━━ SUPPLIED MATERIAL ━━

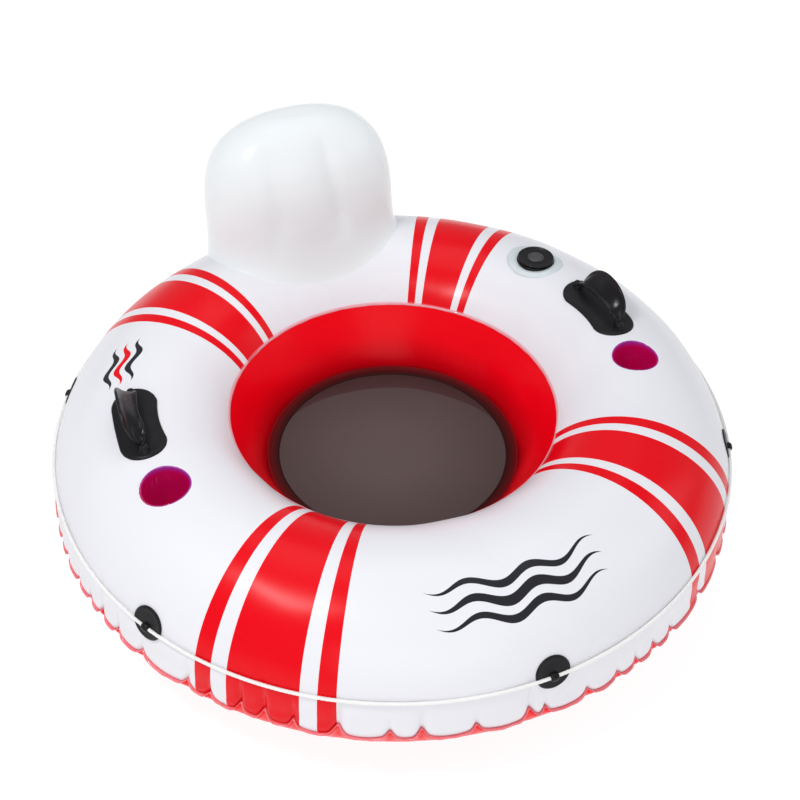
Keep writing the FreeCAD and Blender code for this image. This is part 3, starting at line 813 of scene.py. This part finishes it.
def build_knot():
    """Overhand knot with two tails, where the rope's ends meet."""
    matrix = station(KNOT_AROUND, ROPE_SECTION, ROPE_LIFT + 0.003)
    loop = []
    for t in turns(90):
        x = (math.sin(t) + 2 * math.sin(2 * t)) * 0.0030
        y = (math.cos(t) - 2 * math.cos(2 * t)) * 0.0026
        z = -math.sin(3 * t) * 0.0026 + 0.001
        loop.append(matrix @ Vector((x, y, z)))
    parts = [rope_tube(loop, ROPE_RADIUS * 0.9, closed=True)]
    for x, lean in ((-0.0034, -0.10), (0.0034, 0.16)):
        reaches = [0.024 * i / 13 for i in range(14)]
        tail = [matrix @ Vector((x + lean * d, 0.002 + d, 0.0006 - 2.7 * d * d)) for d in reaches]
        parts.append(rope_tube(tail, ROPE_RADIUS * 0.9))
    finish_piece(make_object("rope_end_knot", *joined(parts), MAT["rope"]), "ring", "rope", "rope_knot")


def conformal_ring(matrix, profile, segments=72, edge=None):
    """Ring on the skin with an open middle: profile gives (radius, height) from the inside outwards.

    An edge, one distance for each direction, turns the profile's radii into shares of that distance.
    """
    verts = []
    for r, height in profile:
        for a, reach in zip(turns(segments), edge or [1.0] * segments):
            verts.append(wrap(matrix, r * reach * math.cos(a), r * reach * math.sin(a), height))
    return verts, flipped(grid_faces(len(profile), segments, wrap_cols=True))


def conformal_disc(matrix, profile, segments=72, edge=None):
    """The same, closed by a point in the middle at the first height of the profile."""
    verts = conformal_ring(matrix, profile[1:], segments, edge)[0]
    return [wrap(matrix, 0.0, 0.0, profile[0][1])] + verts, disc_faces(len(profile) - 1, segments)


GUIDE_SECTION = 18.0
GUIDE_PLACES = {"front": 180.9, "front_right": -117.9, "rear_right": -60.0, "rear": 0.0,
                "rear_left": 60.8, "front_left": 117.9}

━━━

→ EXERCISE BRIEF
Give again, word for word, the lines of the listing, starting at its first line and ending with the line containing "the inside outwards.".

→ RESULT OF THE EXERCISE
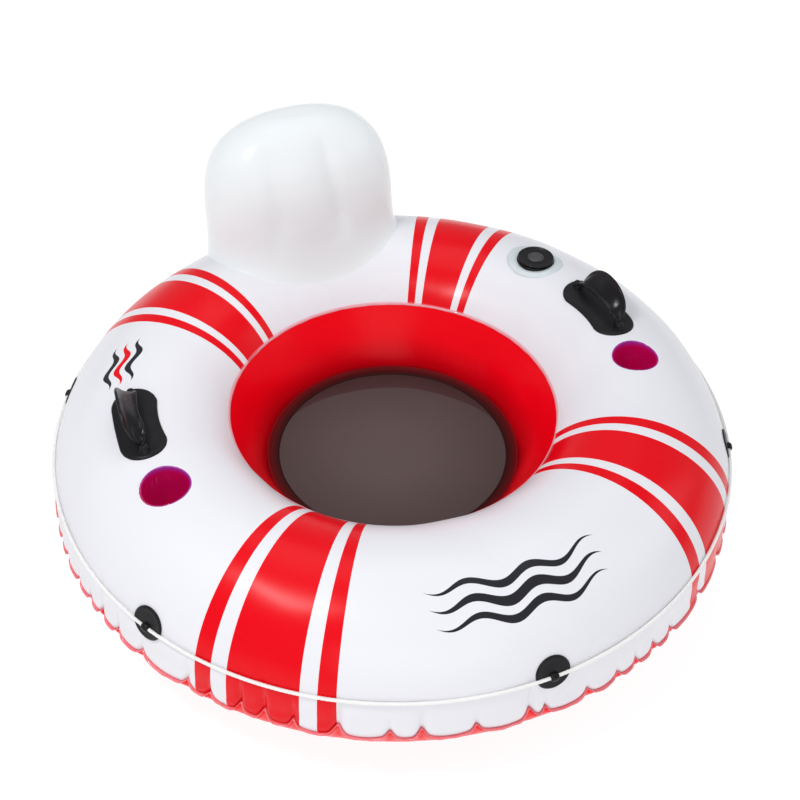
Keep writing the FreeCAD and Blender code for this image. This is part 3, starting at line 813 of scene.py. This part finishes it.
def build_knot():
    """Overhand knot with two tails, where the rope's ends meet."""
    matrix = station(KNOT_AROUND, ROPE_SECTION, ROPE_LIFT + 0.003)
    loop = []
    for t in turns(90):
        x = (math.sin(t) + 2 * math.sin(2 * t)) * 0.0030
        y = (math.cos(t) - 2 * math.cos(2 * t)) * 0.0026
        z = -math.sin(3 * t) * 0.0026 + 0.001
        loop.append(matrix @ Vector((x, y, z)))
    parts = [rope_tube(loop, ROPE_RADIUS * 0.9, closed=True)]
    for x, lean in ((-0.0034, -0.10), (0.0034, 0.16)):
        reaches = [0.024 * i / 13 for i in range(14)]
        tail = [matrix @ Vector((x + lean * d, 0.002 + d, 0.0006 - 2.7 * d * d)) for d in reaches]
        parts.append(rope_tube(tail, ROPE_RADIUS * 0.9))
    finish_piece(make_object("rope_end_knot", *joined(parts), MAT["rope"]), "ring", "rope", "rope_knot")


def conformal_ring(matrix, profile, segments=72, edge=None):
    """Ring on the skin with an open middle: profile gives (radius, height) from the inside outwards.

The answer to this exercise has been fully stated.